In the intricate world of textile manufacturing, the final 'hand feel' of a fabric is often the differentiator between a good product and a great one. Fabric softeners are the unsung heroes in this process, meticulously applied to enhance the tactile qualities of textiles. For product developers and textile chemists, understanding the science and art behind fabric softeners is crucial for delivering products that delight consumers.

The Fundamental Role of Fabric Softeners

During textile processing, fibers can become roughened and prone to static due to mechanical stress and chemical treatments. Fabric softeners are applied during the finishing stage to counteract these effects. They work by depositing a lubricating layer onto the fiber surface, reducing friction between fibers. This results in a softer, smoother, and more pleasant feel against the skin.
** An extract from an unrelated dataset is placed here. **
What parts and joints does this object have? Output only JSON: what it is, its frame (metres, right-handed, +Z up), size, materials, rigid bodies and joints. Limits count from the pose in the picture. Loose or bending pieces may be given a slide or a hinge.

Key benefits imparted by fabric softeners include:

  • Softness and Smoothness: The primary function, providing a luxurious and comfortable touch.
  • Reduced Static Cling: Minimizing the buildup of static electricity, improving handling and wearability.
  • Improved Drape: Softeners can help fabrics fall more gracefully.
  • Enhanced Fluffiness: Some softeners, like flake-based options, can impart a desirable fullness and fluffiness.
  • Hydrophilicity (in specific types): Certain advanced softeners can also improve moisture absorption.

Types of Fabric Softeners for Consideration

When sourcing softeners, manufacturers typically encounter:

  • Cationic Softeners: Traditionally popular for their excellent softening and antistatic properties, particularly on natural fibers. However, they can sometimes reduce absorbency.
  • Nonionic Softeners: Highly versatile due to their neutral charge, offering good compatibility with other chemicals and often maintaining or improving hydrophilicity.
  • Silicone Softeners: Advanced polymers that provide exceptional softness, durability, and often unique properties like improved elasticity and hydrophilicity (especially hydrophilic silicone types).
  • Fatty Acid Derivatives: Earlier forms of softeners, generally less durable and often superseded by silicones or improved cationic agents.

Application Methods and Best Practices

The effectiveness of a softener is heavily dependent on its application. The most common methods include:

  • Padding: Fabric passes through a bath containing the diluted softener solution, followed by squeezing to remove excess liquid. This is often a one-dip, one-pad or two-dip, two-pad process.
  • Exhaust: Fabric is immersed in the softener solution within a machine, allowing for thorough penetration.

For softener flakes, proper dispersion in hot water is a critical preliminary step before dilution and application. It is crucial for textile chemists to consult the supplier's technical data sheets for recommended concentrations, pH, temperature, and processing times to ensure optimal performance and avoid issues like silicone oil spots or reduced absorbency.

Sourcing and Partnership with Manufacturers

Choosing the right fabric softener involves more than just price. Procurement managers and R&D specialists should seek out manufacturers who offer:

  • Consistent Quality: Reliable batch-to-batch consistency is vital for reproducible results.
  • Technical Support: Expert advice on product selection, application optimization, and troubleshooting.
  • Innovative Products: Access to the latest advancements, such as hydrophilic silicones or environmentally friendly formulations.
  • Customization Options: The ability to tailor solutions to specific fabric types or performance requirements.

By carefully considering the type of softener, application methods, and partnering with knowledgeable suppliers, textile manufacturers can master the art of fabric finishing, delivering products that offer superior comfort and enhanced performance.